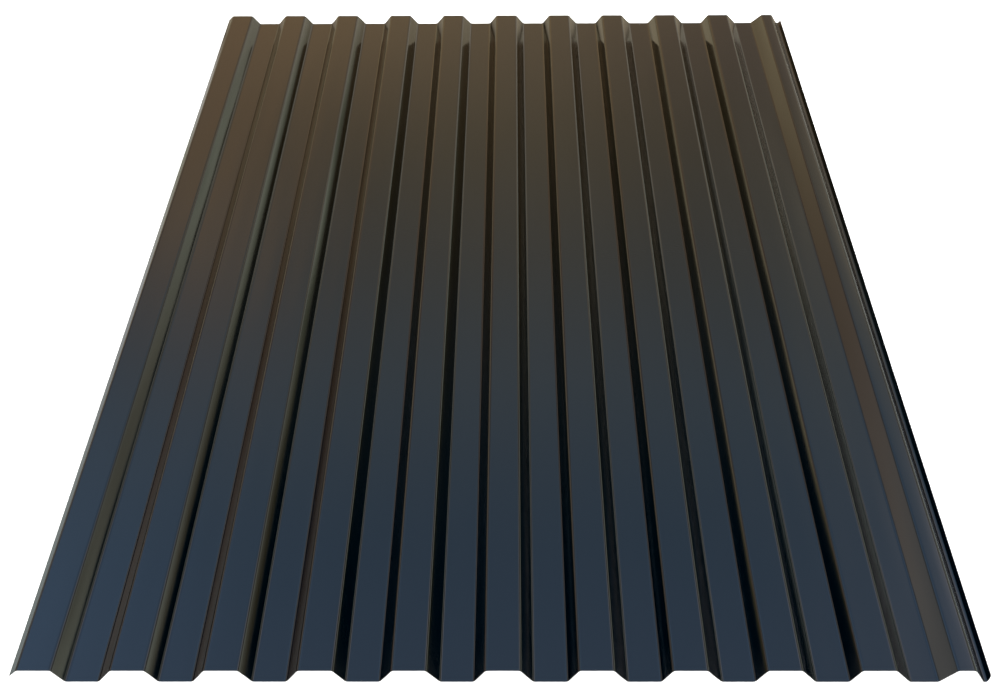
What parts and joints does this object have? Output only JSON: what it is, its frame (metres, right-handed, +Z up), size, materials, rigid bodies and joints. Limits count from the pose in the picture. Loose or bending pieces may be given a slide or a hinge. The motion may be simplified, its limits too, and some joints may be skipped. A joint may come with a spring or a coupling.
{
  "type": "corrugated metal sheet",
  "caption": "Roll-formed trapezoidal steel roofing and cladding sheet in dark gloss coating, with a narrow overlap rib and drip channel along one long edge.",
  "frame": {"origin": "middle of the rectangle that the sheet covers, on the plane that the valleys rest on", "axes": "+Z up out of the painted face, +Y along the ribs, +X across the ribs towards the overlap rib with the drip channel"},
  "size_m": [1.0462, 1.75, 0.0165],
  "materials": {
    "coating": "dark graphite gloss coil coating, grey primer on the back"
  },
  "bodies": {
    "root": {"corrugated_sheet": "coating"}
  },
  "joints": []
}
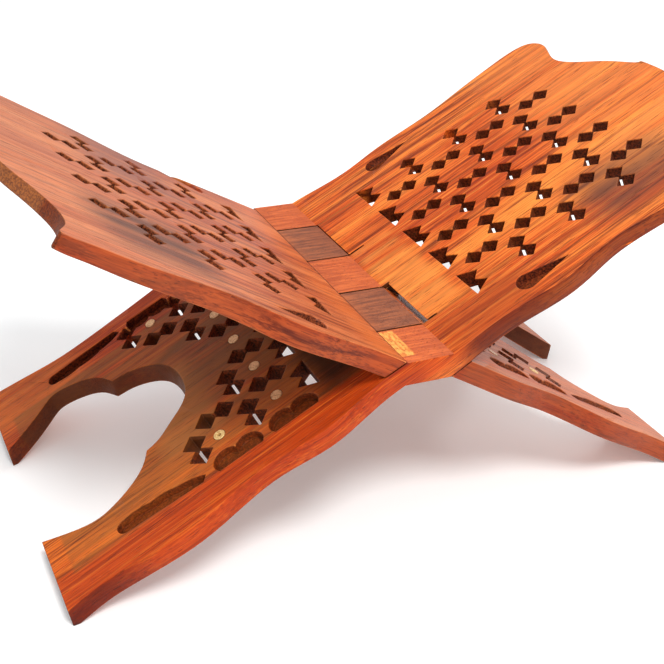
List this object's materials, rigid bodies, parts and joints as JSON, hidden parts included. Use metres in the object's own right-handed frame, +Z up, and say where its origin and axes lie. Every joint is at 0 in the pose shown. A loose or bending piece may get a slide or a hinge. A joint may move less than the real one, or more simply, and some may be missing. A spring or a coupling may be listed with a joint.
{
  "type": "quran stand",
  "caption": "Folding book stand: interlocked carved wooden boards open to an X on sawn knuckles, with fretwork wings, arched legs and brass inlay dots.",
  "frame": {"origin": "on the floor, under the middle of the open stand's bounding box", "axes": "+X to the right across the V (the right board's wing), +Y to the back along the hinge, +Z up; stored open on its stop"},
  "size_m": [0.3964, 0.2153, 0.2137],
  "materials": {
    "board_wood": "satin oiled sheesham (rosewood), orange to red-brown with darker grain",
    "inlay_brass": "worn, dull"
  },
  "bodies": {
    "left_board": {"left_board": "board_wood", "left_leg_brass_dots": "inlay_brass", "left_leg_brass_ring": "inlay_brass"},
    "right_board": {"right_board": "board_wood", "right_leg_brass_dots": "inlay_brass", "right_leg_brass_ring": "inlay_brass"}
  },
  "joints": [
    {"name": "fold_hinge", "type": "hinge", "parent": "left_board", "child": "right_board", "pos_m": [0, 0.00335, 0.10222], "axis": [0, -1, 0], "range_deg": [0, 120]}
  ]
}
★ ★ ★
Write the data back out verbatim.

SOLVED EXERCISE
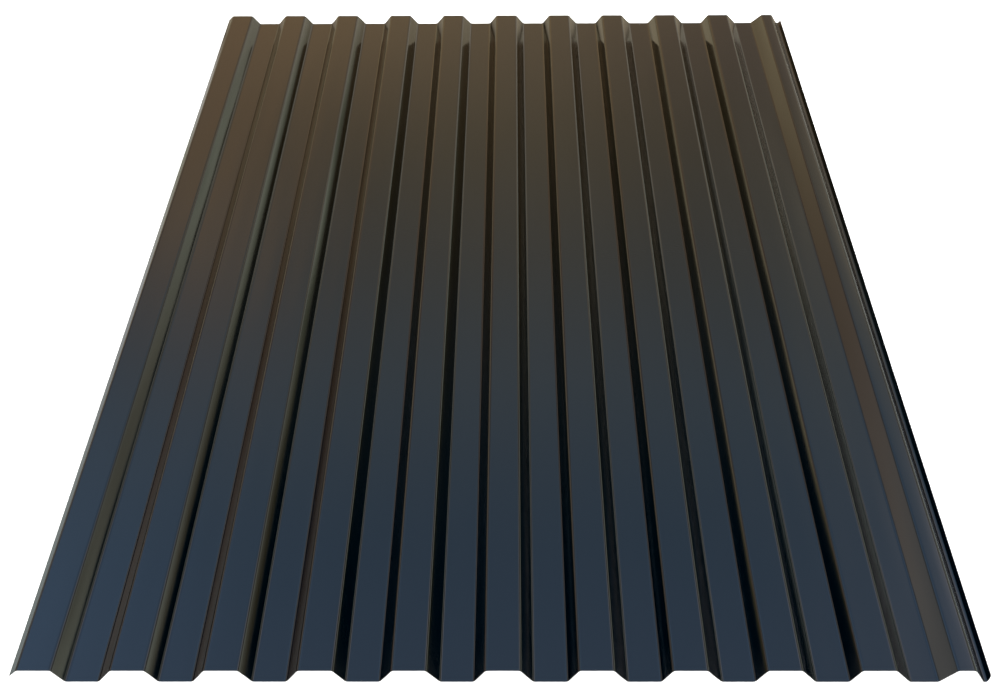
What parts and joints does this object have? Output only JSON: what it is, its frame (metres, right-handed, +Z up), size, materials, rigid bodies and joints. Limits count from the pose in the picture. Loose or bending pieces may be given a slide or a hinge. The motion may be simplified, its limits too, and some joints may be skipped. A joint may come with a spring or a coupling.
{
  "type": "corrugated metal sheet",
  "caption": "Roll-formed trapezoidal steel roofing and cladding sheet in dark gloss coating, with a narrow overlap rib and drip channel along one long edge.",
  "frame": {"origin": "middle of the rectangle that the sheet covers, on the plane that the valleys rest on", "axes": "+Z up out of the painted face, +Y along the ribs, +X across the ribs towards the overlap rib with the drip channel"},
  "size_m": [1.0462, 1.75, 0.0165],
  "materials": {
    "coating": "dark graphite gloss coil coating, grey primer on the back"
  },
  "bodies": {
    "root": {"corrugated_sheet": "coating"}
  },
  "joints": []
}
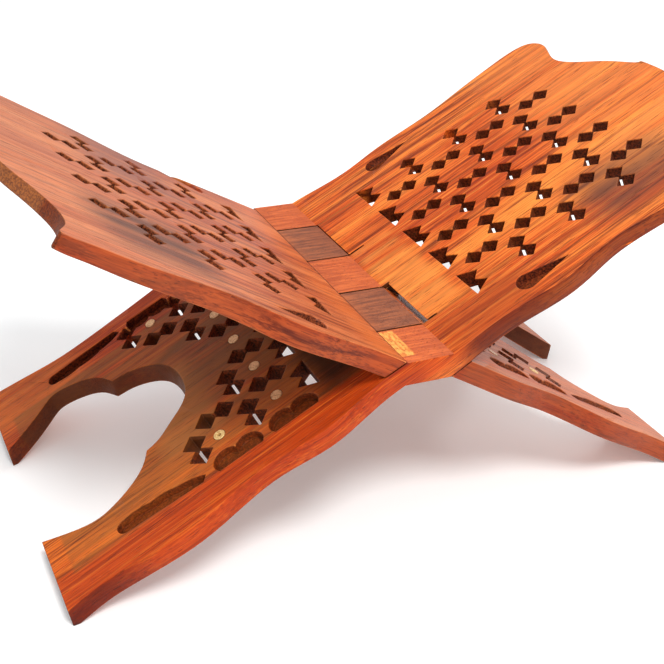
List this object's materials, rigid bodies, parts and joints as JSON, hidden parts included. Use metres in the object's own right-handed frame, +Z up, and say where its origin and axes lie. Every joint is at 0 in the pose shown. A loose or bending piece may get a slide or a hinge. A joint may move less than the real one, or more simply, and some may be missing. A spring or a coupling may be listed with a joint.
{
  "type": "quran stand",
  "caption": "Folding book stand: interlocked carved wooden boards open to an X on sawn knuckles, with fretwork wings, arched legs and brass inlay dots.",
  "frame": {"origin": "on the floor, under the middle of the open stand's bounding box", "axes": "+X to the right across the V (the right board's wing), +Y to the back along the hinge, +Z up; stored open on its stop"},
  "size_m": [0.3964, 0.2153, 0.2137],
  "materials": {
    "board_wood": "satin oiled sheesham (rosewood), orange to red-brown with darker grain",
    "inlay_brass": "worn, dull"
  },
  "bodies": {
    "left_board": {"left_board": "board_wood", "left_leg_brass_dots": "inlay_brass", "left_leg_brass_ring": "inlay_brass"},
    "right_board": {"right_board": "board_wood", "right_leg_brass_dots": "inlay_brass", "right_leg_brass_ring": "inlay_brass"}
  },
  "joints": [
    {"name": "fold_hinge", "type": "hinge", "parent": "left_board", "child": "right_board", "pos_m": [0, 0.00335, 0.10222], "axis": [0, -1, 0], "range_deg": [0, 120]}
  ]
}